▸ **The exercise**
Repeat the material exactly, leaving nothing out.

▸ **Data excerpt**
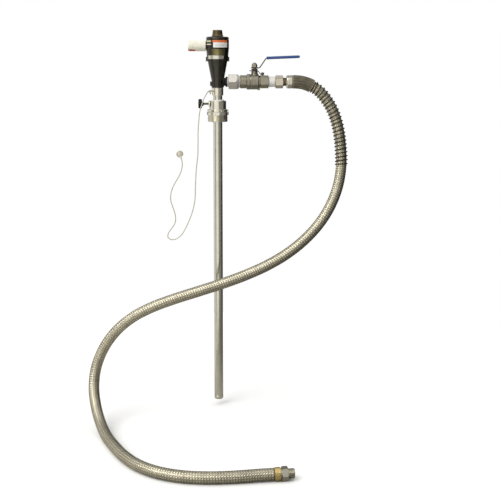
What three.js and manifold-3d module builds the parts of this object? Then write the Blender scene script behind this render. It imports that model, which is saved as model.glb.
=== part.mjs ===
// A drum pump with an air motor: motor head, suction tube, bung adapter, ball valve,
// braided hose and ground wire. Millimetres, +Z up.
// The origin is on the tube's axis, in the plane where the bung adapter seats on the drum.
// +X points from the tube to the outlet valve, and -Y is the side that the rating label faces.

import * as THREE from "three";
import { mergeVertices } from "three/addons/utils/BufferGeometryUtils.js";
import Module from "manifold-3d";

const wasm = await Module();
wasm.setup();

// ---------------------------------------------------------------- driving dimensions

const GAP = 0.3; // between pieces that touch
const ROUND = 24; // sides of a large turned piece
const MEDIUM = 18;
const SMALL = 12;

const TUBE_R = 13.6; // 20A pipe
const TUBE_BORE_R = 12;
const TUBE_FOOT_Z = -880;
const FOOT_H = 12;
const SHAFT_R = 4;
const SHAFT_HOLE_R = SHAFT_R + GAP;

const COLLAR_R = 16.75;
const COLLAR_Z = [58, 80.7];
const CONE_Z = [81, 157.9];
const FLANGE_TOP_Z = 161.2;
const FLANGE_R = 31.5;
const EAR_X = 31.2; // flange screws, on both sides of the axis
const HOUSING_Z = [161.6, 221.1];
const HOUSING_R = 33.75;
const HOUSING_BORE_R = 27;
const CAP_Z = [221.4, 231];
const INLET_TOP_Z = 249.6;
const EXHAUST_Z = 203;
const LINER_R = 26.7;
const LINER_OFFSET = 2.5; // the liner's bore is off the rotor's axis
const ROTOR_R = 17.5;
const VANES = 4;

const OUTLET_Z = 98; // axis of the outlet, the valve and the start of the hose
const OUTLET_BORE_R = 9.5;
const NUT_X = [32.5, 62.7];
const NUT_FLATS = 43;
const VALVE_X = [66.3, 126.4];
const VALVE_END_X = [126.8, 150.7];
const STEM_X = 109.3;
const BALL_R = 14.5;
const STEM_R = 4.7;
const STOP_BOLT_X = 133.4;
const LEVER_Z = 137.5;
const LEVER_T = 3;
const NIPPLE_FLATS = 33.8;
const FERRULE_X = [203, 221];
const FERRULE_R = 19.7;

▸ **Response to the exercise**
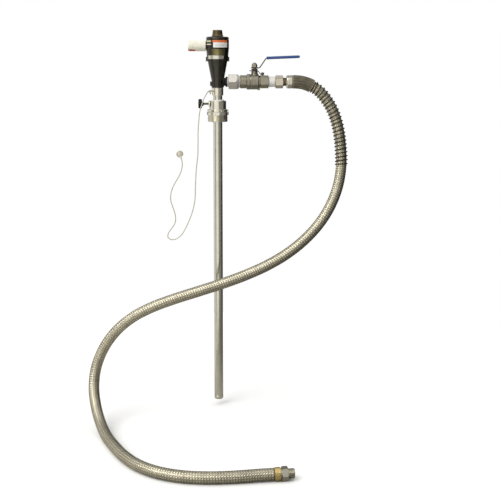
What three.js and manifold-3d module builds the parts of this object? Then write the Blender scene script behind this render. It imports that model, which is saved as model.glb.
=== part.mjs ===
// A drum pump with an air motor: motor head, suction tube, bung adapter, ball valve,
// braided hose and ground wire. Millimetres, +Z up.
// The origin is on the tube's axis, in the plane where the bung adapter seats on the drum.
// +X points from the tube to the outlet valve, and -Y is the side that the rating label faces.

import * as THREE from "three";
import { mergeVertices } from "three/addons/utils/BufferGeometryUtils.js";
import Module from "manifold-3d";

const wasm = await Module();
wasm.setup();

// ---------------------------------------------------------------- driving dimensions

const GAP = 0.3; // between pieces that touch
const ROUND = 24; // sides of a large turned piece
const MEDIUM = 18;
const SMALL = 12;

const TUBE_R = 13.6; // 20A pipe
const TUBE_BORE_R = 12;
const TUBE_FOOT_Z = -880;
const FOOT_H = 12;
const SHAFT_R = 4;
const SHAFT_HOLE_R = SHAFT_R + GAP;

const COLLAR_R = 16.75;
const COLLAR_Z = [58, 80.7];
const CONE_Z = [81, 157.9];
const FLANGE_TOP_Z = 161.2;
const FLANGE_R = 31.5;
const EAR_X = 31.2; // flange screws, on both sides of the axis
const HOUSING_Z = [161.6, 221.1];
const HOUSING_R = 33.75;
const HOUSING_BORE_R = 27;
const CAP_Z = [221.4, 231];
const INLET_TOP_Z = 249.6;
const EXHAUST_Z = 203;
const LINER_R = 26.7;
const LINER_OFFSET = 2.5; // the liner's bore is off the rotor's axis
const ROTOR_R = 17.5;
const VANES = 4;

const OUTLET_Z = 98; // axis of the outlet, the valve and the start of the hose
const OUTLET_BORE_R = 9.5;
const NUT_X = [32.5, 62.7];
const NUT_FLATS = 43;
const VALVE_X = [66.3, 126.4];
const VALVE_END_X = [126.8, 150.7];
const STEM_X = 109.3;
const BALL_R = 14.5;
const STEM_R = 4.7;
const STOP_BOLT_X = 133.4;
const LEVER_Z = 137.5;
const LEVER_T = 3;
const NIPPLE_FLATS = 33.8;
const FERRULE_X = [203, 221];
const FERRULE_R = 19.7;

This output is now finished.